Korean drama Silenced won top prize at the 14th Far East Film Festival in Udine, Italy, which was held from April 20-28. The film also received the highest number of votes ever from festival movie goers, winning the Udine Far East Film Audience Award as well.
The story follows In-ho, an art teacher at a school for deaf children. Amid bribery requests by the principal and administration head, and obvious physical abuse by other teachers on the students, he is forced to take this information to the local authorities.
Dir: HWANG Dong-hyuk, Korea, 2011, 125 mins Cast: JEONG Yu-mi – SEO Yu-jin, GONG Yoo – KANG In-ho
Silenced was released in September last year in Korean cinema’s. As yet there is no Blu-ray/DVD release date.
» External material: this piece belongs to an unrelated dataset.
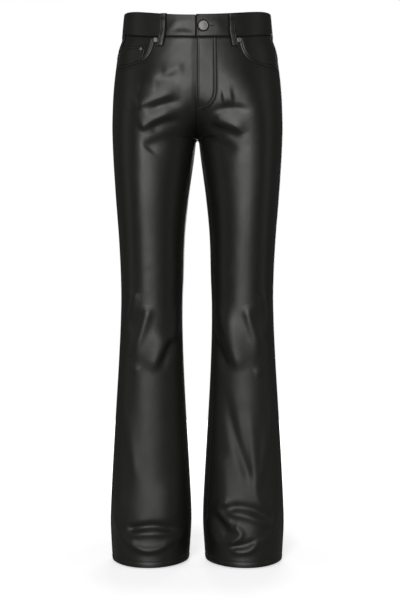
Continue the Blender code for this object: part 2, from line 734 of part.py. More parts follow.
def make_coin_pocket():
    side = COIN_SIDE
    parts, drops = pocket_grid()
    points, normals = cloth(side, parts, drops)
    depth = WALL + LAYER_GAP
    depths = np.where(parts > 1, depth + TUCK_DEPTH, depth)[..., None]
    coin = cloth_solid("coin_pocket", points - normals * depths,
                       points - normals * (depths + COIN_WALL), guide=points)
    inner, outer = COIN_TOP
    outline = ((part_where(side, inner[0], inner[1]), inner[1]), (1.06, outer[1]),
               (1.06, COIN_FOOT[1]), (part_where(side, *COIN_FOOT), COIN_FOOT[1]))
    cut(coin, cutter("coin_cutter", side, outline), "INTERSECT")
    return coin


def make_zip():
    """The closed zip behind the fly, on the two fronts' own points, moved in."""
    columns = FRONT_PARTS[:2]
    drops = panel_grid(columns, band_seam(columns), FRONT_UPPER)[1]
    drops = drops[drops[:, 0] < FLY_END_DROP]
    parts = np.broadcast_to(columns, drops.shape)
    left_points, left_normals = cloth(1, parts, drops)
    right_points, right_normals = cloth(-1, parts, drops)
    points = np.stack((right_points[:, 1], (right_points[:, 0] + left_points[:, 0]) / 2,
                       left_points[:, 1]), 1)
    normals = np.stack((right_normals[:, 1], (right_normals[:, 0] + left_normals[:, 0]) / 2,
                        left_normals[:, 1]), 1)
    normals /= np.linalg.norm(normals, axis=-1, keepdims=True)
    depth = WALL + LAYER_GAP
    return layered("fly_zip", points, normals, -depth, -depth - ZIP_WALL, "zip")


def make_band(side):
    """Half of the waistband. The left one ends at the fly's edge, and the right one runs on
    behind it as the underlap."""
    parts = np.concatenate((FRONT_PARTS, BACK_PARTS[1:]))
    if side == UNDERLAP_SIDE:
        parts = np.insert(parts, 1, LAP_RAMP_PART)
    heights = np.linspace(0, 1, 3)[:, None]
    top = band_top(side, parts)
    drops = top + (band_seam(parts) - top) * heights
    points, normals = cloth(side, np.broadcast_to(parts, drops.shape), drops)
    dips = np.zeros(drops.shape)
    if side == UNDERLAP_SIDE:
        lap = np.linspace(UNDERLAP, 1, 4)
        lap_drops = np.broadcast_to(drops[:, :1] - UNDERLAP_RISE * heights, (len(drops), len(lap)))
        lap_turns = turn_where(section_at(lap_drops), np.broadcast_to(lap, lap_drops.shape), "ridge")
        lap_points = draped_point(-side, lap_turns, lap_drops)
        lap_normals = normal_of(draped_point, -side, lap_turns, lap_drops)
        points = np.concatenate((lap_points, points), 1)
        normals = np.concatenate((lap_normals, normals), 1)
        dips = np.zeros(points.shape[:2])
        dips[:, :len(lap) + 1] = BAND_OUTSIDE - BAND_INSIDE + LAYER_GAP
    points = draw_in(points, ("bottom",))
    dips = dips[..., None]
    outside = points + normals * (BAND_OUTSIDE - dips)
    inside = points + normals * (BAND_INSIDE - dips)
    if side != UNDERLAP_SIDE:
        keep_to_side(outside, side, True)
        keep_to_side(inside, side, True)
    for face in (outside, inside):
        face[:, -1, 0] = side * LAYER_GAP / 2
    band = cloth_solid("waistband_" + side_name(side), outside, inside)
    if side != UNDERLAP_SIDE:
        cut(band, buttonhole_cutter(), "DIFFERENCE")
    return band


def place_on_front(across, drop):
    """Point, normal and level direction of the front at a place across (signed)."""
    side = 1 if across > 0 else -1
    drop = np.array(float(drop))
    turn = turn_where(section_at(drop), np.array(abs(across)), "ridge")
    return on_cloth(side, turn, drop)


def on_cloth(side, turn, drop):
    """Point, normal and direction round the body, to the wearer's left at the front."""
    point = draped_point(side, turn, drop)
    normal = normal_of(draped_point, side, turn, drop)
    around = np.cross(normal, (0.0, 0.0, 1.0))
    return point, normal, -around / np.linalg.norm(around)


def block_of_profile(name, point, normal, around, outline, low, high):
    """A straight block over an outline (right, up) in the plane of the cloth at a point."""
    up = np.cross(normal, around)
    if up[2] < 0:
        up = -up
    base = [point + around * right + up * rise for right, rise in outline]
    count = len(base)
    vertices = [tuple((corner + normal * high) * MM) for corner in base]
    vertices += [tuple((corner + normal * low) * MM) for corner in base]
    faces = [tuple(range(count)), tuple(range(2 * count - 1, count - 1, -1))]
    for start in range(count):
        end = (start + 1) % count
        faces.append((start, start + count, end + count, end))
    mesh = bpy.data.meshes.new(name)
    mesh.from_pydata(vertices, [], faces)
    return add_object(name, mesh, "leather")


def buttonhole_cutter():
    """A keyhole: round at the button's shank, with a narrow slot that runs away from the edge."""
    point, normal, around = place_on_front(*BUTTON_PLACE)
    radius = SHANK_RADIUS + HOLE_PLAY
    slot = HOLE_SLOT / 2
    first = math.asin(slot / radius)
    outline = [(radius * math.cos(angle), radius * math.sin(angle))
               for angle in np.linspace(first, 2 * math.pi - first, 14)]
    outline += [(HOLE_LENGTH, -slot), (HOLE_LENGTH, slot)]
    block = block_of_profile("buttonhole_cutter", point, normal, around, outline, -6, 6)
    block.hide_render = True
    block.display_type = "WIRE"
    return block


def turned_piece(name, point, normal, profile, segments, finish="nickel"):
    """A round piece about a normal of the cloth, from (radius, height) points, low to high.
    The profile starts and ends on the axis."""
    helper = np.array((0.0, 0.0, 1.0))
    across = np.cross(helper, normal)
    across /= np.linalg.norm(across)
    up = np.cross(normal, across)
    rings = profile[1:-1]
    vertices = [point + normal * profile[0][1]]
    for radius, height in rings:
        for index in range(segments):
            angle = 2 * math.pi * index / segments
            spoke = across * math.cos(angle) + up * math.sin(angle)
            vertices.append(point + normal * height + spoke * radius)
    vertices.append(point + normal * profile[-1][1])
    last = len(vertices) - 1
    faces = []
    for index in range(segments):
        beside = (index + 1) % segments
        faces.append((0, 1 + beside, 1 + index))
        for level in range(len(rings) - 1):
            low = 1 + level * segments
            high = low + segments
            faces.append((low + index, low + beside, high + beside, high + index))
        top = 1 + (len(rings) - 1) * segments
        faces.append((top + index, top + beside, last))
    mesh = bpy.data.meshes.new(name)
    mesh.from_pydata([tuple(vertex * MM) for vertex in vertices], [], faces)
    return add_object(name, mesh, finish)


def make_button():
    """A capped button whose shank stands on the underlap and passes through the buttonhole."""
    point, normal = place_on_front(*BUTTON_PLACE)[:2]
    foot = BAND_INSIDE
    seat = BAND_OUTSIDE + BUTTON_STAND
    profile = [(0, foot), (SHANK_RADIUS, foot), (SHANK_RADIUS, seat), (BUTTON_RADIUS - 0.8, seat),
               (BUTTON_RADIUS, seat + 0.7), (BUTTON_RADIUS, seat + 1.5),
               (BUTTON_RADIUS - 0.7, seat + 2.2), (BUTTON_RADIUS - 2.0, seat + 2.3),
               (BUTTON_RADIUS - 2.6, seat + 2.0), (BUTTON_RADIUS / 2, seat + 2.5), (0, seat + 2.7)]
    return turned_piece("button", point, normal, profile, 24)


def make_rivet(name, side, part, drop, radius, height, lift):
    drop = np.array(float(drop))
    turn = turn_at(side, np.array(float(part)), drop)
    point, normal = on_cloth(side, turn, drop)[:2]
    base = lift + LAYER_GAP
    profile = [(0, base), (radius - 0.4, base), (radius, base + 0.3), (radius - 0.3, base + 0.7),
               (radius * 0.62, base + height * 0.8), (0, base + height)]
    return turned_piece(name, point, normal, profile, 16)


def make_rivets():
    for side in (1, -1):
        make_rivet("rivet_" + side_name(side), side, part_where(side, *MOUTH_RIVET),
                   MOUTH_RIVET[1], MOUTH_RIVET_RADIUS, 2.0, 0.0)
    make_rivet("rivet_coin", COIN_SIDE, part_where(COIN_SIDE, *COIN_RIVET), COIN_RIVET[1],
               COIN_RIVET_RADIUS, 1.6, -WALL - LAYER_GAP)


def make_loop(name, side, top_turn, low_turn, top_drop, low_drop):
    """A belt loop: a strip tacked at the band's upper edge and below the band, standing clear
    of the band between."""
    length = low_drop - top_drop
    rows = len(LOOP_PROFILE)
    outside = np.zeros((rows, 3, 3))
    inside = np.zeros((rows, 3, 3))
    for row, (share, stand) in enumerate(LOOP_PROFILE):
        drop = np.array(top_drop + length * share)
        turn = np.array(top_turn + (low_turn - top_turn) * share)
        point, normal, around = on_cloth(side, turn, drop)
        for column, offset in enumerate((-LOOP_WIDTH / 2, 0, LOOP_WIDTH / 2)):
            place = point + around * offset
            outside[row, column] = place + normal * (stand + LOOP_WALL)
            inside[row, column] = place + normal * stand
    return cloth_solid(name, outside, inside)


def make_loops():
    for side in (1, -1):
        (top_across, top_drop), (low_across, low_drop) = FRONT_LOOP
        top_turn, low_turn = [
            float(turn_where(section_at(np.array(float(drop))), np.array(float(across)), "ridge"))
            for across, drop in FRONT_LOOP]
        make_loop("belt_loop_front_" + side_name(side), side, top_turn, low_turn, top_drop, low_drop)
        top_drop = float(band_top(side, np.array([SIDE_LOOP_PART]))[0])
        turn = math.pi + SIDE_LOOP_TURN
        make_loop("belt_loop_side_" + side_name(side), side, turn, turn, top_drop,
                  top_drop + LOOP_LENGTH)
    top_drop = float(band_top(1, np.array([2.0]))[0])
    turn = 1.5 * math.pi
    make_loop("belt_loop_back", 1, turn, turn, top_drop, top_drop + LOOP_LENGTH)


def make_back_pocket(side):
    """A patch pocket on the back: its own grid is the back's, moved out and cut to outline."""
    parts, drops = panel_grid(BACK_PARTS, yoke_seam(BACK_PARTS), BACK_UPPER)
    rows = (drops.max(1) < 292).sum()
    parts, drops = parts[:rows], drops[:rows]
    points, normals = cloth(side, parts, drops)
    points, normals, drops = points[:, 1:-1], normals[:, 1:-1], drops[:, 1:-1]
    patch = layered("back_pocket_" + side_name(side), points, normals,
                    LAYER_GAP + WALL, LAYER_GAP)
    outline = []
    corners = np.array(BACK_POCKET_OUTLINE, float)
    for start, end in zip(corners, np.roll(corners, -1, 0)):
        for share in np.arange(BACK_POCKET_STEPS) / BACK_POCKET_STEPS:
            right, down = start + (end - start) * share
            part = BACK_POCKET_PART + right / BACK_POCKET_ROUND
            outline.append((part, BACK_POCKET_TOP + down + BACK_POCKET_TILT * right))
    cut(patch, cutter("back_pocket_cutter_" + side_name(side), side, outline), "INTERSECT")
    return patch


def make_trousers():
    for piece in list(bpy.data.objects):
        bpy.data.objects.remove(piece)
    for side in (1, -1):
        make_band(side)
        make_front(side)
        make_bearer(side)
        make_yoke(side)
        make_back(side)
        make_back_pocket(side)
    make_coin_pocket()
    make_zip()
    make_loops()
    make_button()
    make_rivets()


make_trousers()
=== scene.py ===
import math

import bpy
import numpy as np
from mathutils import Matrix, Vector


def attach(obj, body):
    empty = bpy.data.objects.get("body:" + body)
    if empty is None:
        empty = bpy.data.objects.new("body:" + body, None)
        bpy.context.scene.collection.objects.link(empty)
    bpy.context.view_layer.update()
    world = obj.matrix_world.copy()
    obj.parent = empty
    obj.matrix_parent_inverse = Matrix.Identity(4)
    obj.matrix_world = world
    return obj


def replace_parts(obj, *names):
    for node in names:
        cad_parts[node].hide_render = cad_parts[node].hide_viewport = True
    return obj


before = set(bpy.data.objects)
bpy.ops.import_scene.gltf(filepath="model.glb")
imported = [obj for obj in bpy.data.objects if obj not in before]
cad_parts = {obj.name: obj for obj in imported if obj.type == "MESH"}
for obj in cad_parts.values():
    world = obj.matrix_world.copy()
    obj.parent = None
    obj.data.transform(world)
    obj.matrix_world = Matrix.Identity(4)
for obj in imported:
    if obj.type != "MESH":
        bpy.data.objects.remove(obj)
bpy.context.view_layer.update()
bpy.ops.object.select_all(action="DESELECT")
mm = 0.001
sides = {"left": 1, "right": -1}     # the wearer's left is +X

# The garment's own sizes, in millimetres. A drop is measured down from the waist's middle.
garment = {
    "crotchDrop": 256.0, "hemDrop": 1088.0, "hemDip": 2.0, "hipDrop": 138.0,
    "leather": 1.2, "hemTurn": 34.0, "lean": 0.5, "squareness": 2.15,
    "bandTop": (7.0, 25.2, -12.0), "bandSeam": (45.0, 69.2, 32.5), "bandLift": 1.3,
    "flyLap": 2.5, "flyEnd": 206.0, "flyRaise": 1.1, "flySpread": 26.0,
    "yokeSide": 82.0, "yokeBack": 112.0,
    "pocketPart": 0.485, "pocketDepth": 54.0, "mouthRoundness": 0.6,
}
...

One of my favourite Japanese films of all time is Sakuran. This striking film, that punishes the eyes with the most amazing array of reds you’ve ever seen in one place, is a true masterpiece and an expert example of how to shoot a film.
Sakuran was Mika Ninagawa’s directorial début, coming from the world of still camera work and instead of falling into the trap of shooting something that would be pigeon holed as a ‘Costume Drama’ she crashed onto the scene with this dazzling piece of artistry that not only is a feast for your eyes but your ears too, as she daringly enrolled Jazz/Rock superstar – Shiina Ringo to do the score. Put this together with an array of stars including Anna Tsuchiya and you have a cult film even before it reaches theatres.
I was thrilled to learn that this film was part of Barbican’s Aspects of Japanese Cinema Festival, and even though there were films that I haven’t seen in the line-up, I couldn’t miss the chance of seeing this wonderful film on a big screen for myself.
The print itself had scene better days, and the soundtrack was suspiciously mono but after my initial scepticism, I got lost in the world of Geisha’s and ancient Japan for the duration and was overjoyed that I found it it be just as amazing as I hoped it would be.
I attended the two other films that were part of the festival today too, both written and directed by ‘Beat’ Takeshi Kitano. The often overlooked ‘Hana-bi’ and a rare venture out of Japan in the Los Angeles based ‘Brother’.
Both films were superb choices for the festival, and together with ‘Dolls’ and the absolutely awesome ‘Zatoichi’ that play tomorrow as part of this ‘Directorspective’ of his work, it’ll be hard for me to find a reason not to travel back into the City tomorrow…
Don’t forget, it’s the London Korean Film Festival at the moment (as if you needed reminding), and the Apollo Cinema is holding a rather cool retrospective of Jang Jin films.
A fantastic retrospective of Director Jang Jin’s works will take place exclusively at the Apollo Cinema, Piccadilly. Four of his works will be screened on 8th and 9th November. This also includes Q&A sessions at the screenings of “Guns & Talks” and “Someone Special” and introductions from the director at the screenings of “Good Morning President” and “Murder Take One”.
Great news for Korean film enthusiasts. The ICA is holding the London Korean Film Festival 2010 from 10 – 14 November.
This it’s fifth anniversary sees its debut at the ICA near Buck House and is showcasing the pick of the best in Korean film.
Notable inclusions are: The Housemaid, Moss, Secret Reunion and Blades of Blood. There are also a selection of shorts and animations and special guests, talks and Director Q&A’s.
Head on over to the ICA website or the festival website to check out the details of the entire festival which is a country-wide event.
I will be in London during the festival and hope to attend at least a couple of nights. I will post if anything comes of it… If you fancy tagging along, drop me a line.
Wintertime seems pretty good for any fan of Asian Culture in London. Barbican is hosting a feast of Japanese themed activities including a Japanese Film Festival – Aspects of Japanese Cinema – which runs until the 19th of December. Highlights include some awesome ‘BEAT’ Takeshi Kitano films (Hana bi, Brother and Dolls) and also showing is one of my favourite Japanese films, the super special Sakuran from photographer turned director Mika Ninagawa and starring the amazing Anna Tsuchiya.
Full details are available from Barbican’s website, but here’s a snippet:
To complement Future Beauty: 30 Years of Japanese Fashion in Barbican Art Gallery, Barbican Film celebrates Japanese cinema with a showcase of modern, classic and provocative films by Japanese filmmakers.
Aspects of Japanese Cinema includes:
The Directorspective: Kenji Mizoguchi 24 Oct – 3 Nov 2010
GirlsWorld: Women in Contemporary Japanese Cinema 21 Oct – 14 Nov 2010
Japanese Halloween Shlockfest Double Bill 29 Oct 2010
The Directorspective: Takeshi Kitano 14 – 15 Nov 2010
The Directorspective: Akira Kurosawa 3 – 19 Dec 2010
UPDATE 3/11/10: I’ll be there on Sunday the 14th to catch Sakuran and two of the Kitano movies… see you there!